No appellate court of this Commonwealth has decided the issue of whether N.Y. Veh. & Traf. Law § 1192(3) enumerates an offense substantially similar to Pennsylvania’s DUI statute. We have held, though, that the language of New Hampshire’s DUI statute, making it an offense to drive “while such person is under the influence of intoxicating liquor...” creates an offense substantially similar to that enumerated in Section 3731(a) of our Vehicle Code, 75 Pa.C.S. § 3731(a), forbidding driving “while under the influence of alcohol to a degree which renders the person incapable of safe driving.” Fisher v. Commonwealth of Pennsylvania, Department of Transportation, Bureau of Driver Licensing, 709 A.2d 1008 (Pa.Cmwlth.1998). The language of New York statutory provision implicated here — making it an offense to drive “while in an intoxicated condition” — is not materially different than the language employed in the New Hampshire statute we found to be substantially similar to Section 3731(a).

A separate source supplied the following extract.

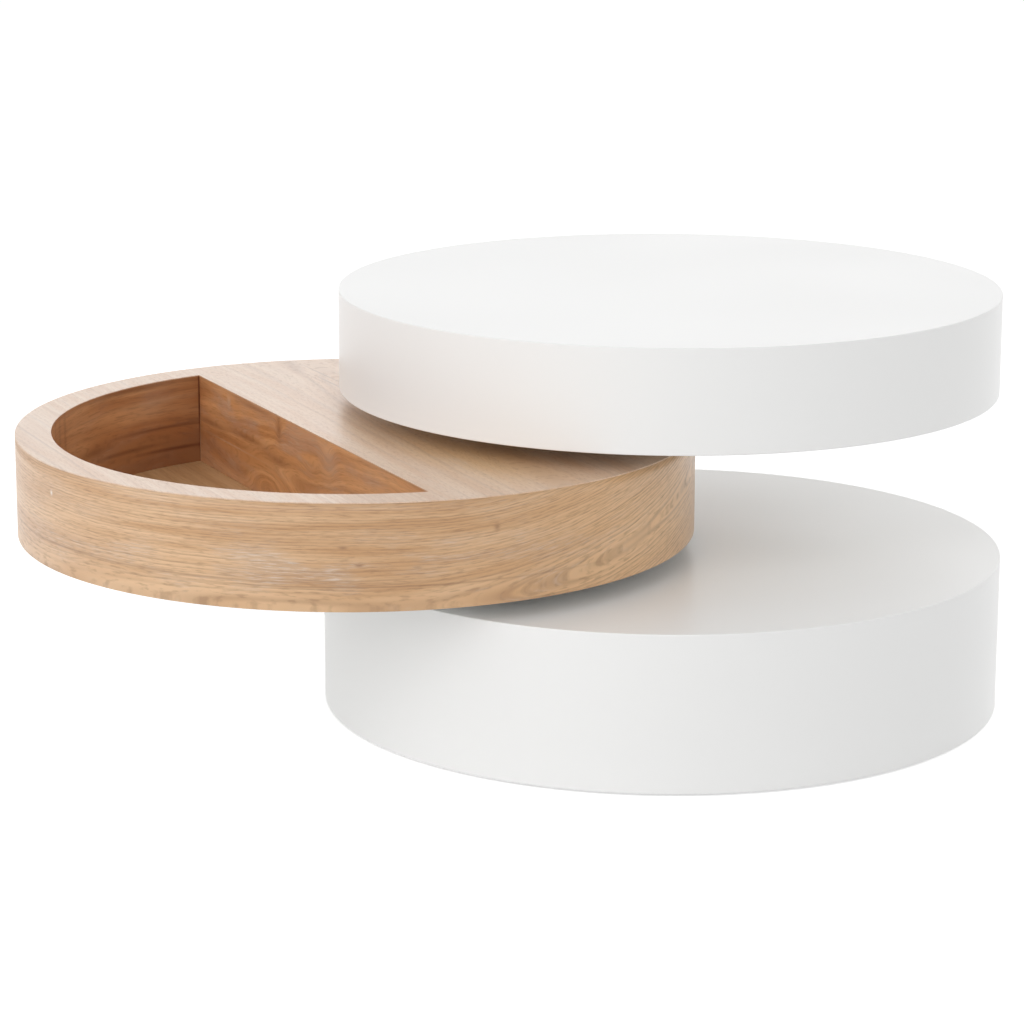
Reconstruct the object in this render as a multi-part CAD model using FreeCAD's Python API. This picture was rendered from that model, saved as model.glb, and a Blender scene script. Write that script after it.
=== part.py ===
import FreeCAD, Part

import math
import os

from FreeCAD import Vector

os.makedirs("parts", exist_ok=True)

# Swivel coffee table: three hollow drums of one diameter, hung off centre on one upright post.
# The base drum stands still. The tray drum, with an open D-shaped recess, and the tabletop drum
# each turn right round the post on a thrust roller bearing of their own.
#
# Each drum is drawn with the post at X = Y = 0 and its own centre at X = POST_OFFSET, is then
# swung about the post to its heading, and is moved to where the post stands. The origin is the
# point on the floor under the centre of the base drum, with +Z up.

# ------------------------------------------------------- driving dimensions: mm and degrees

# drums
DRUM_RADIUS = 375.0
POST_OFFSET = 186.5  # from the post to each drum's centre
BASE_HEIGHT = 169.5
TRAY_HEIGHT = 113.5
TOP_HEIGHT = 113.5

# headings: where each drum's centre lies, seen from the post
BASE_HEADING = -23.2
TRAY_HEADING = -153.3
TOP_HEADING = 18.9

# boards
WALL = 12.0  # bent plywood hoop
TOP_BOARD = 18.0  # over the base and the tabletop
BASE_FLOOR = 15.0
TOP_FLOOR = 12.0
TRAY_FLOOR = 6.5
DECK_BOARD = 15.0
RIB = 15.0
RIB_PITCH = 150.0  # between the ribs that stand clear of the hub
VENEER = 1.0
LACQUER_EDGE = 1.2  # eased edge of the lacquered drums
VENEER_EDGE = 0.6  # eased edge of the veneered drum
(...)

Moreover, we find no merit in Rouse’s argument that, because the punishment for the offense in New York differs from that Pennsylvania imposes, the two statutes cannot denominate conduct of a substantially similar nature. We therefore conclude that N.Y. Veh. & Traf. Law § 1192(3) creates an offense of a substantially similar nature to Section 3731(a) of our Vehicle Code.

Nonetheless, because the reporting requirements of Article III of the Compact, as enacted at the time, were not complied with when Rouse’s conviction was reported, we are compelled to uphold the common pleas court’s decision.

ORDER

AND NOW, this 22 nd day of June, 1999, the Order of the Court of Common Pleas of the 37th Judicial District, Warren County Branch, No. 346 of 1998, Civil Division, is affirmed. 
      
      . N.H.Rev.Stat. § 265:82(I)(a).